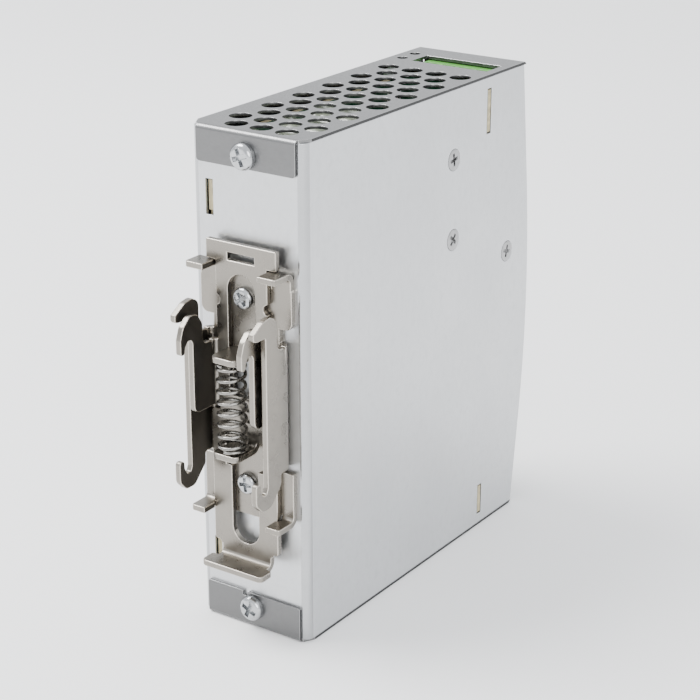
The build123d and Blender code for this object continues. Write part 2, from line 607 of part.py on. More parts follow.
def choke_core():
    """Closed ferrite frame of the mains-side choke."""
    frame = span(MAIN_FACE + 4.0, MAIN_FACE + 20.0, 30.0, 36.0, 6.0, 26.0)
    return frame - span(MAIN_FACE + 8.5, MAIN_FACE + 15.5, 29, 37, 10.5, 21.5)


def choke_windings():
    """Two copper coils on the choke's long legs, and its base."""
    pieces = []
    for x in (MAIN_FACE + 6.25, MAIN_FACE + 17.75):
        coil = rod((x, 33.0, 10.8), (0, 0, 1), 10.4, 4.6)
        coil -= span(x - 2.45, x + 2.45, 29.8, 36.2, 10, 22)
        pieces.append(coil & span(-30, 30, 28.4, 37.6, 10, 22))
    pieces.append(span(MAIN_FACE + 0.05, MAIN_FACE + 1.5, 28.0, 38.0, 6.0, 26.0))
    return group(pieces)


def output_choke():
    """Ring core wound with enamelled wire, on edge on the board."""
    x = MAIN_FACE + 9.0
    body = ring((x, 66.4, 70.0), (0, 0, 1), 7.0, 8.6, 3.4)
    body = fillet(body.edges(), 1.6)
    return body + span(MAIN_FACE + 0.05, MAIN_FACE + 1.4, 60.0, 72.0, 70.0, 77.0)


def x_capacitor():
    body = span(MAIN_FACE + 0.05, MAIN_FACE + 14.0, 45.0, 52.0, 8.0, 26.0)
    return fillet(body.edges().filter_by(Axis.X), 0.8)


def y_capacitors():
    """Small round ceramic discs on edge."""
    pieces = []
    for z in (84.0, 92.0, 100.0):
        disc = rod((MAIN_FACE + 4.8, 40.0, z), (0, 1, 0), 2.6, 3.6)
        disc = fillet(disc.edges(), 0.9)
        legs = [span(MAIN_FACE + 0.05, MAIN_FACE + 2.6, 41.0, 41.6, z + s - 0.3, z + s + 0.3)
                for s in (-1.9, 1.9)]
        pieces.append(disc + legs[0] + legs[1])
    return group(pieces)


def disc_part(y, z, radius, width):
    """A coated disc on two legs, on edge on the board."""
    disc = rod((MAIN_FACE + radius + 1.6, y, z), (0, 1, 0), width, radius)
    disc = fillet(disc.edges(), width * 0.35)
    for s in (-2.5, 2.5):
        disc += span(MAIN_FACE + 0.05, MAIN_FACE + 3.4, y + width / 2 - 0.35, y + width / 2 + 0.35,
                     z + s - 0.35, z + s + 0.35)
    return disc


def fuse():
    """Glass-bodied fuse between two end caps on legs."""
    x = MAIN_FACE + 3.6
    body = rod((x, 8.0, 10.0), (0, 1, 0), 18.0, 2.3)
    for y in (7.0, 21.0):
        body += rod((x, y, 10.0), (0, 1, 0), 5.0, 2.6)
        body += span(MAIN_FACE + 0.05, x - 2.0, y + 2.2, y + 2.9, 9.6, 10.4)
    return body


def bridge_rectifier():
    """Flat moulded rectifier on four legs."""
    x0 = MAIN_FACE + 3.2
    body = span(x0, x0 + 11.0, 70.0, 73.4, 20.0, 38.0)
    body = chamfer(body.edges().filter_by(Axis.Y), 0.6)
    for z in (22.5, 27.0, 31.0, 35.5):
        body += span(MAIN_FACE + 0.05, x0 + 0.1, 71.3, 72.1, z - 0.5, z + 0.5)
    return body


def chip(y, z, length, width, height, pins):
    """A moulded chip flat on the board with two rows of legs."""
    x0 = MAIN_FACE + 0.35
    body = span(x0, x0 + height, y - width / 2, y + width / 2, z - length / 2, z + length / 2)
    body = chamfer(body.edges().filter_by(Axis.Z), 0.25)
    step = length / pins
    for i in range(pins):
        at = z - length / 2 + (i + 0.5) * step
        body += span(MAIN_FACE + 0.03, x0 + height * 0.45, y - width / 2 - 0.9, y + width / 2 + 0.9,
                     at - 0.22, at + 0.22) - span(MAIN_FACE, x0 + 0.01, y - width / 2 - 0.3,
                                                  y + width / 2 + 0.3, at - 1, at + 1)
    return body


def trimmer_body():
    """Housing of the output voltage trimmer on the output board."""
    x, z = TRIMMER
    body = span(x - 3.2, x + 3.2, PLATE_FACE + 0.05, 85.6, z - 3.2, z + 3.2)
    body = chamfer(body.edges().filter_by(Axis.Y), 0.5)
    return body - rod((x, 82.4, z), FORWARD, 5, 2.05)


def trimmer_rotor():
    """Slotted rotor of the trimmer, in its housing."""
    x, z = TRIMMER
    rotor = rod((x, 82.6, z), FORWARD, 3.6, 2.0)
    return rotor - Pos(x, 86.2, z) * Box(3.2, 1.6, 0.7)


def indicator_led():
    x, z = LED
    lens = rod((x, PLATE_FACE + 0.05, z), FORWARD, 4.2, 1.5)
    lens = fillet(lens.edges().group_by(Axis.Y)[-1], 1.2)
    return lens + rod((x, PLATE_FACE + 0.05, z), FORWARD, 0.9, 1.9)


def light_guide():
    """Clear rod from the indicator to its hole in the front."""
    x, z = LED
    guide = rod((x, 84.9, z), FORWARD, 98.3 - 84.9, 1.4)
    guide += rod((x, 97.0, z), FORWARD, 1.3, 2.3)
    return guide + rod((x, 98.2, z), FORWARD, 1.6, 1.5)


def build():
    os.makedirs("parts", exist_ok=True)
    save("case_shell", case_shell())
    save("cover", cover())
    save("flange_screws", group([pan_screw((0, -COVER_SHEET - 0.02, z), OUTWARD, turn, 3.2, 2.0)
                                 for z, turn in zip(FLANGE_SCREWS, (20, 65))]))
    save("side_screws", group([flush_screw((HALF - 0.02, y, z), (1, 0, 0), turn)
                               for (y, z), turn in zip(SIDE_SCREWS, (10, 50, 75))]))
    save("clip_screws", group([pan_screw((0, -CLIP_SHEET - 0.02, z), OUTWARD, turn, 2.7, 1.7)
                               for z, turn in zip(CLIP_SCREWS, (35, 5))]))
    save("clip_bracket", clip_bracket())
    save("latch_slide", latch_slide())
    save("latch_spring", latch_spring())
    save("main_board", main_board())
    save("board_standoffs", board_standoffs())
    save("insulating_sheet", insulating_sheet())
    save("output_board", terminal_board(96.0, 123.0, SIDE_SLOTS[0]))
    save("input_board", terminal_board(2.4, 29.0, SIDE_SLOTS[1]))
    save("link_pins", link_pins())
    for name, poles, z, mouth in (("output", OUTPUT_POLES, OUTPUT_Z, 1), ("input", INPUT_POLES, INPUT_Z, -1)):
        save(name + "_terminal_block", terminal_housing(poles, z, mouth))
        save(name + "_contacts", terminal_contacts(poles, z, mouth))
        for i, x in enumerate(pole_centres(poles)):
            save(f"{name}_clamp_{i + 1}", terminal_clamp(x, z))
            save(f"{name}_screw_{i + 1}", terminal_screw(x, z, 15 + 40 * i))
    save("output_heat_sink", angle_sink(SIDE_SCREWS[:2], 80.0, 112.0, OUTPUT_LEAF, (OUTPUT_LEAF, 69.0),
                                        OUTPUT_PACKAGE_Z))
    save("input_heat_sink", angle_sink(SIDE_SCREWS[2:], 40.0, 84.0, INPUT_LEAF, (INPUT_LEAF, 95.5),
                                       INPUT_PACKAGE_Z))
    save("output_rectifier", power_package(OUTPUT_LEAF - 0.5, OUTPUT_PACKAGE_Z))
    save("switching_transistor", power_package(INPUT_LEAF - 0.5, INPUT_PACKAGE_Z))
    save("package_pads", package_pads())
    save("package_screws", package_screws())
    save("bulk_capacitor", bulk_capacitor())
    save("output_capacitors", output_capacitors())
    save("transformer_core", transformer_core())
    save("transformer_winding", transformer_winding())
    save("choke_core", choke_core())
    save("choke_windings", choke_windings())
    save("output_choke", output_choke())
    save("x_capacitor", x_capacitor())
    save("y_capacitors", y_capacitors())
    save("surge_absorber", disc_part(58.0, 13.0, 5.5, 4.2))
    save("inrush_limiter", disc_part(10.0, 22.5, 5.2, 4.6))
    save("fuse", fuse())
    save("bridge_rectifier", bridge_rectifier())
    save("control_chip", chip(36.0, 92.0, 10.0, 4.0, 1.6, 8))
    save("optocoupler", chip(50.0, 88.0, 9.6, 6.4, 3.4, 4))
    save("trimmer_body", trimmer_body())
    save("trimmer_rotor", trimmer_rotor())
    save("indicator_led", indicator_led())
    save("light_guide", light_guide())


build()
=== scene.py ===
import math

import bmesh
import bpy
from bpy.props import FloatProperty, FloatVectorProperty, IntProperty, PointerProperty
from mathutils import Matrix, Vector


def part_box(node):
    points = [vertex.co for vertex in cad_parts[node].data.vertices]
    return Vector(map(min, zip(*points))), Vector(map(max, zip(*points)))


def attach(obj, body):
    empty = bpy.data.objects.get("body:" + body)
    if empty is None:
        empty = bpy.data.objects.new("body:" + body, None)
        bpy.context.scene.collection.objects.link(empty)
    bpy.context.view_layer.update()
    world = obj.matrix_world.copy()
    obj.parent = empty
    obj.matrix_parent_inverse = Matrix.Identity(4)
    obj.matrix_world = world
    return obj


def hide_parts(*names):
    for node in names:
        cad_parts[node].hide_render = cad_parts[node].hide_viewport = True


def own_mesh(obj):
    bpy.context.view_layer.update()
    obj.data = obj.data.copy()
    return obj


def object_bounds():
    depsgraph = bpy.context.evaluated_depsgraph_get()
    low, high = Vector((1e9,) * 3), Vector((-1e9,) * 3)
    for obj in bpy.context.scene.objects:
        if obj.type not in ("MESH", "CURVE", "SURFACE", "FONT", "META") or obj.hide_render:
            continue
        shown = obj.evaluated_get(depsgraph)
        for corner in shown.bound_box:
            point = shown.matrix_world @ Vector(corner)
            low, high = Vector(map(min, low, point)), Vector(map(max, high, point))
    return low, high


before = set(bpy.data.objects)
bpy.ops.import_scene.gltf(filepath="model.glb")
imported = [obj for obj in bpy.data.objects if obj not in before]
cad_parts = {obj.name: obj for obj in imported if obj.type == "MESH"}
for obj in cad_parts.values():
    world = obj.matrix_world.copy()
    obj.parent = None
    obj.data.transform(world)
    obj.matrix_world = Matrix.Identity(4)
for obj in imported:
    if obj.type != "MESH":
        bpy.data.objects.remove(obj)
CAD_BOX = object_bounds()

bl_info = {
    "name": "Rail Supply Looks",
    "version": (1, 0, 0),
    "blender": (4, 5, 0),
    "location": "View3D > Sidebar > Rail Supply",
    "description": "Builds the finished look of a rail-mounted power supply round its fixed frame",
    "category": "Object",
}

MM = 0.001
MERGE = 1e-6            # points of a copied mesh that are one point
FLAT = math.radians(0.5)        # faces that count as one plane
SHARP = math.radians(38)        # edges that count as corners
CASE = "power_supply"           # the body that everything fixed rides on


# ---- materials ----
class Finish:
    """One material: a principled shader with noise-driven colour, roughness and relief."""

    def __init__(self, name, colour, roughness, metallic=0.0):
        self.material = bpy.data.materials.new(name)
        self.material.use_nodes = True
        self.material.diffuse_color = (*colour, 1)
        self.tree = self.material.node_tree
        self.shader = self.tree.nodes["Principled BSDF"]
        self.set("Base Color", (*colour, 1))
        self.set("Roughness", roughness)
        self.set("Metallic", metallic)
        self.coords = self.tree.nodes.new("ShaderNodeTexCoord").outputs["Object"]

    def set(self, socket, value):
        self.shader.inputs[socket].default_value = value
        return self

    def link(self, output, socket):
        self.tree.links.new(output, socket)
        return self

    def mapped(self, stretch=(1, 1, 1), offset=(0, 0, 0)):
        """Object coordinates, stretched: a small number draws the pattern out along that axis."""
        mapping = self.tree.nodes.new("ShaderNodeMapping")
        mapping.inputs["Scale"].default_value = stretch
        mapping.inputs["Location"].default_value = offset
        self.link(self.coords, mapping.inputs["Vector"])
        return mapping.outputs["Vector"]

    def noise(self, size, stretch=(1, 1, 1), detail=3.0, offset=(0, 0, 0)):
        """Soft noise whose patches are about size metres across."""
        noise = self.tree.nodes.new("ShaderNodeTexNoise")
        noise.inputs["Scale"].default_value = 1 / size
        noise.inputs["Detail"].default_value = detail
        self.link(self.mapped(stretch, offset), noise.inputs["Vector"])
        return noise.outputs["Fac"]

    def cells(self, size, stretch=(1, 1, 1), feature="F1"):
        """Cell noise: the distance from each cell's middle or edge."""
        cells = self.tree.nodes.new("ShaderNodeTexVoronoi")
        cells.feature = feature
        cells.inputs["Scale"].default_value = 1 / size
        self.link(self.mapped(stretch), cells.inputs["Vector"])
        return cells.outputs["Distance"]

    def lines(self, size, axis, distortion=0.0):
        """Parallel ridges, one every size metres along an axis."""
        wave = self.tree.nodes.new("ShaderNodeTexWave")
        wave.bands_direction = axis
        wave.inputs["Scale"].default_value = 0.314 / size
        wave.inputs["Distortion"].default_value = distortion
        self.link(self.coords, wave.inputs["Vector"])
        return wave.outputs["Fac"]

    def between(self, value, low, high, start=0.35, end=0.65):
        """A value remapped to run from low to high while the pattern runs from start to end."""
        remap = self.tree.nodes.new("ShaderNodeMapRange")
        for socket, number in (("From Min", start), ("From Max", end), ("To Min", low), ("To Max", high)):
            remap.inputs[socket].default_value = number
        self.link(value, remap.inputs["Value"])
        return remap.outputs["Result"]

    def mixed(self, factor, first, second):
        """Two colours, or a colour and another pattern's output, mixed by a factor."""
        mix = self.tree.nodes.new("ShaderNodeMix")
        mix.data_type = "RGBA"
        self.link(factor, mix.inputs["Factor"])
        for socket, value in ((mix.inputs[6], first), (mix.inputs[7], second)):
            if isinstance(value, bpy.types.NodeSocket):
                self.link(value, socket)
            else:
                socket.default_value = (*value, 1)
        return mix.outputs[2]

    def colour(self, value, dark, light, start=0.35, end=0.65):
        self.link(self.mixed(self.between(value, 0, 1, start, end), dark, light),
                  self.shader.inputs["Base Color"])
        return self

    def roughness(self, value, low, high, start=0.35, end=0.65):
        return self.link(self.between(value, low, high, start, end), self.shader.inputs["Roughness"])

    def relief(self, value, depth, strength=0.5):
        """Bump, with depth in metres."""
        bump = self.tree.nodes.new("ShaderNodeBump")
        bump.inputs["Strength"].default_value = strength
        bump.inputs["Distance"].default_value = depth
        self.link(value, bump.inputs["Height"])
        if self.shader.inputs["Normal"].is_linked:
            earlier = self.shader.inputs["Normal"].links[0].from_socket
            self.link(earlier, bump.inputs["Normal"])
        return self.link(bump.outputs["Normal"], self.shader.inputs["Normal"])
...
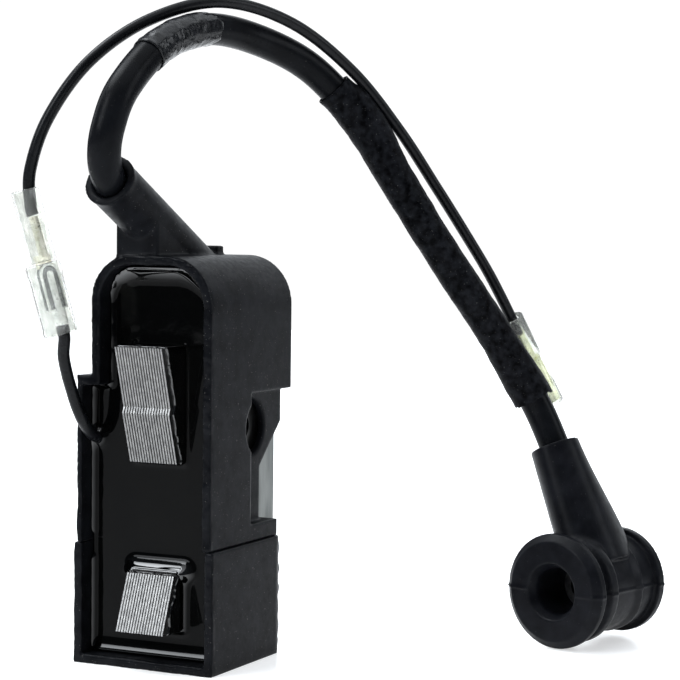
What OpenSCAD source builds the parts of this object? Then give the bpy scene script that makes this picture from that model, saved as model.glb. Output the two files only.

**Written exercise**
The lines to return run from the one containing "Vector(map(max, high, point))" down to the one containing "obj.parent = None"; give them exactly, both included, and no others.

**Task output**
            low, high = Vector(map(min, low, point)), Vector(map(max, high, point))
    return low, high


before = set(bpy.data.objects)
bpy.ops.import_scene.gltf(filepath="model.glb")
imported = [obj for obj in bpy.data.objects if obj not in before]
cad_parts = {obj.name: obj for obj in imported if obj.type == "MESH"}
for obj in cad_parts.values():
    world = obj.matrix_world.copy()
    obj.parent = None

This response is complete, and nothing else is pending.